-- BEGIN Extracted entries --
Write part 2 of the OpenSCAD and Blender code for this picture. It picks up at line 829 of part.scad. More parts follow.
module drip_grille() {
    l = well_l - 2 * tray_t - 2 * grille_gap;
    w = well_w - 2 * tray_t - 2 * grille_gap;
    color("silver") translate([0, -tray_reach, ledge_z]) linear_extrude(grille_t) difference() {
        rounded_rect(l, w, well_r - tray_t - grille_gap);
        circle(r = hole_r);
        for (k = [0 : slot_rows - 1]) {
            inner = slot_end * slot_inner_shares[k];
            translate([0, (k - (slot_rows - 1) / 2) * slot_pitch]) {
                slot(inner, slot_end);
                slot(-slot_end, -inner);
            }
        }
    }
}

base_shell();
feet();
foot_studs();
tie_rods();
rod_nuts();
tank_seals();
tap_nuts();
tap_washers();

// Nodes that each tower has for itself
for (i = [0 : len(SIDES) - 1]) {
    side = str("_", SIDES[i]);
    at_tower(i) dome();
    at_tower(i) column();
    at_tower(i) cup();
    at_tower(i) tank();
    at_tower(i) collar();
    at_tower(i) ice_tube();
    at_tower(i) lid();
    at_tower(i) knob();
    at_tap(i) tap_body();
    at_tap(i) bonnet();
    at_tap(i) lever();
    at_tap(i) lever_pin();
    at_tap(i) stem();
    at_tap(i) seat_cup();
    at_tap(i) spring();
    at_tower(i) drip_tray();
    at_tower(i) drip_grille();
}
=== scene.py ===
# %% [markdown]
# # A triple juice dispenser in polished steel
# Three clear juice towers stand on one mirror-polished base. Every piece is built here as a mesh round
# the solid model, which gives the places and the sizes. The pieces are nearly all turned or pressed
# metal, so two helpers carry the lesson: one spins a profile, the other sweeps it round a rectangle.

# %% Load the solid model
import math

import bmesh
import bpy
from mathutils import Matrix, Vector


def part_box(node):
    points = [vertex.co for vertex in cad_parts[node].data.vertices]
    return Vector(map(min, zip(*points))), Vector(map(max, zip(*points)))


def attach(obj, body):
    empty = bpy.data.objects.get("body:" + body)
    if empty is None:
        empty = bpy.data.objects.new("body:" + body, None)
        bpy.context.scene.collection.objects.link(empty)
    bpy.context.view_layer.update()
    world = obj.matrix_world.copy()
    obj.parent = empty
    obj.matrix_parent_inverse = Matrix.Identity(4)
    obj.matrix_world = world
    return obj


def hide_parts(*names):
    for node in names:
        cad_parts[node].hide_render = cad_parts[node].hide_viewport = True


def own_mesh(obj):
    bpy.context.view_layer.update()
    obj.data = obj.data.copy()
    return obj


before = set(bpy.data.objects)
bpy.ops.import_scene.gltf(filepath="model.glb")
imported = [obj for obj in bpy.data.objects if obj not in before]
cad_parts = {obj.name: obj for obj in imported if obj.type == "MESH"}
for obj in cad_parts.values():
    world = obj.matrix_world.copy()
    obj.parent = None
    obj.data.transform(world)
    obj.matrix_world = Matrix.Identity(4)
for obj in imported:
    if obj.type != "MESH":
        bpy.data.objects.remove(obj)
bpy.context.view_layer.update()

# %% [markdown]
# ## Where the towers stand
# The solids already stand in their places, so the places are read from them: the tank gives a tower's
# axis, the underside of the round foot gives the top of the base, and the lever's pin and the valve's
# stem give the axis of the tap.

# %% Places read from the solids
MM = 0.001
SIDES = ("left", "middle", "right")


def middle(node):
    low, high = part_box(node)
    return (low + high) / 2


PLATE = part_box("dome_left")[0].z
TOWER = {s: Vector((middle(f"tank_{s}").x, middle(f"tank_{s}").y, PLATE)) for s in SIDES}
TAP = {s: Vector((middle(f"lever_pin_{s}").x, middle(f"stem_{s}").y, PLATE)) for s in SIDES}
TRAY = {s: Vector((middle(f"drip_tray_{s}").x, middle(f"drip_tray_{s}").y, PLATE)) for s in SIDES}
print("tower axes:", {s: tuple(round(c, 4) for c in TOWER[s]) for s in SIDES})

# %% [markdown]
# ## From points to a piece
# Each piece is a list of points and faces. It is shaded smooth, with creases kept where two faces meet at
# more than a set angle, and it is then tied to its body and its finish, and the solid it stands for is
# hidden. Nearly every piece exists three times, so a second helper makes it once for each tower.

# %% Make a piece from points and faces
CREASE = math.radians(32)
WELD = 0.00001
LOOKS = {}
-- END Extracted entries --
-- BEGIN Extracted entries --
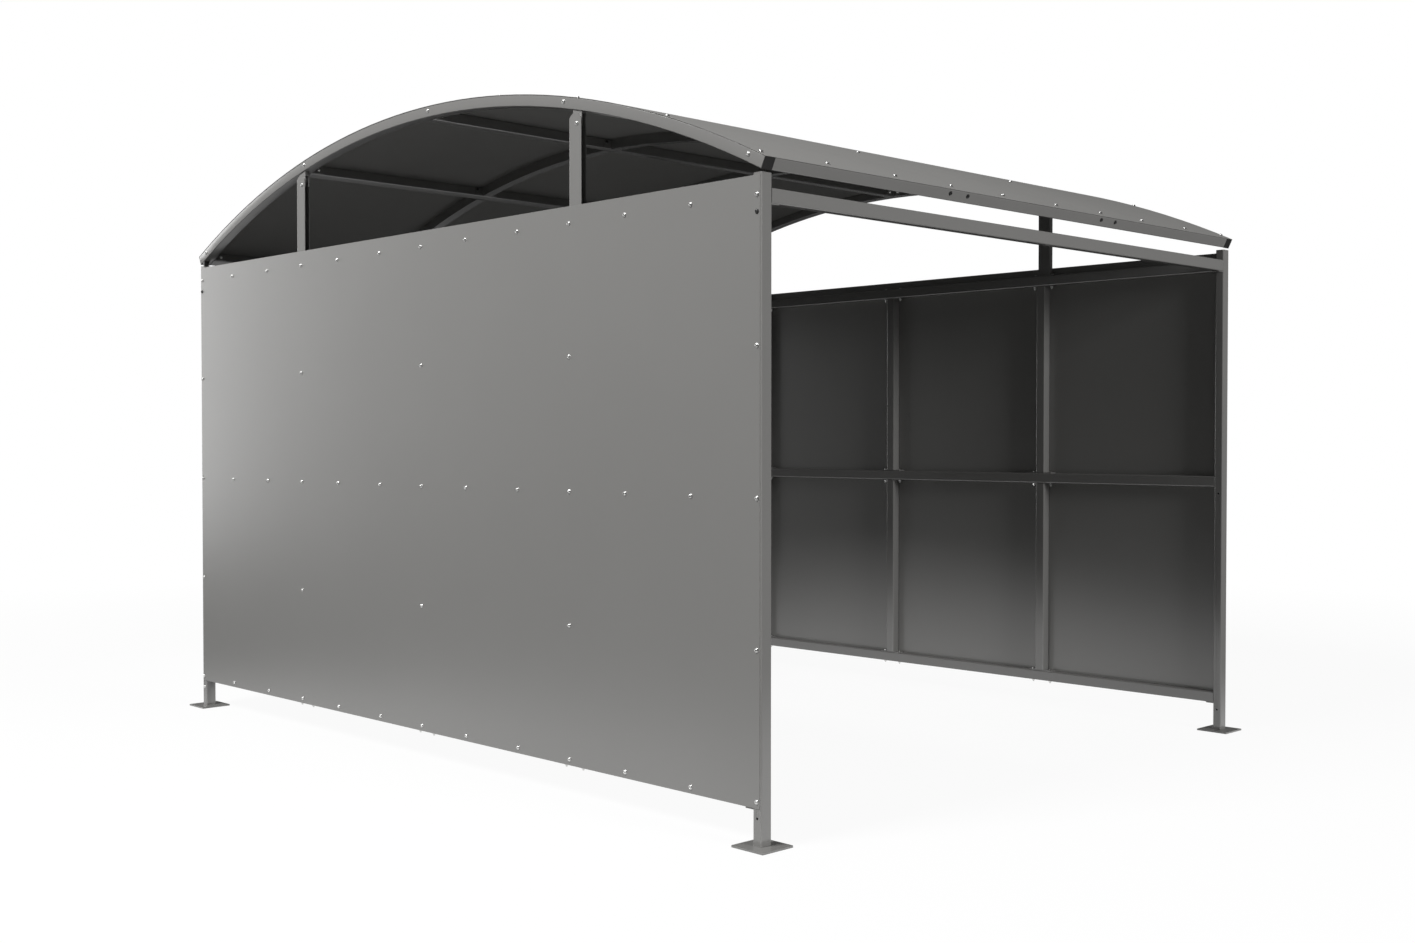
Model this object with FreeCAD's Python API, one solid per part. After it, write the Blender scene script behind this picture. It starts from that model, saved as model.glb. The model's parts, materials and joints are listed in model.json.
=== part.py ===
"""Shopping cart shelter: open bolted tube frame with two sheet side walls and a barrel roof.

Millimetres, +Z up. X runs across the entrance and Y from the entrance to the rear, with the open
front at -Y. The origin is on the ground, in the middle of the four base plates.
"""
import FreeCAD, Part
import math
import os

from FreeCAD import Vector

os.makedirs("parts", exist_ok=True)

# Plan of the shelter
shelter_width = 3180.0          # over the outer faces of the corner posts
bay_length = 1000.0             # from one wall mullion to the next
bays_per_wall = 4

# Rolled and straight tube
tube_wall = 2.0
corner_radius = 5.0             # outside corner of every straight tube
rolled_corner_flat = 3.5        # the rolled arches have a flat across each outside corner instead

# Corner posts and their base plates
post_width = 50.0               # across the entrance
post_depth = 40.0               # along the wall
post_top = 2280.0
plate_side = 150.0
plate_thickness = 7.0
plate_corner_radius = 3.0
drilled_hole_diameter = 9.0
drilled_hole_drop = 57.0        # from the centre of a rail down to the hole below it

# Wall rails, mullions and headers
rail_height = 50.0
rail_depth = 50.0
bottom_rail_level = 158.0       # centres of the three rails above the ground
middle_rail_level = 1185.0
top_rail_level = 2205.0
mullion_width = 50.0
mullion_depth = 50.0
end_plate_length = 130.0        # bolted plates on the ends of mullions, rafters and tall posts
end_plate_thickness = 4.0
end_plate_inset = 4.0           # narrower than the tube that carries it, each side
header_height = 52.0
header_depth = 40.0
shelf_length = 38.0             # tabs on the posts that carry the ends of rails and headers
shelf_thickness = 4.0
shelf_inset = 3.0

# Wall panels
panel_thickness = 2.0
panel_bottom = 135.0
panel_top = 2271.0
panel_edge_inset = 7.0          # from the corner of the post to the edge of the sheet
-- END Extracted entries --
### Aim of the task
Nothing but the lines from the line that contains "Model this object" through the line that contains "a barrel roof." should be given again, each exactly as it stands, both ends included.

### Final result
Model this object with FreeCAD's Python API, one solid per part. After it, write the Blender scene script behind this picture. It starts from that model, saved as model.glb. The model's parts, materials and joints are listed in model.json.
=== part.py ===
"""Shopping cart shelter: open bolted tube frame with two sheet side walls and a barrel roof.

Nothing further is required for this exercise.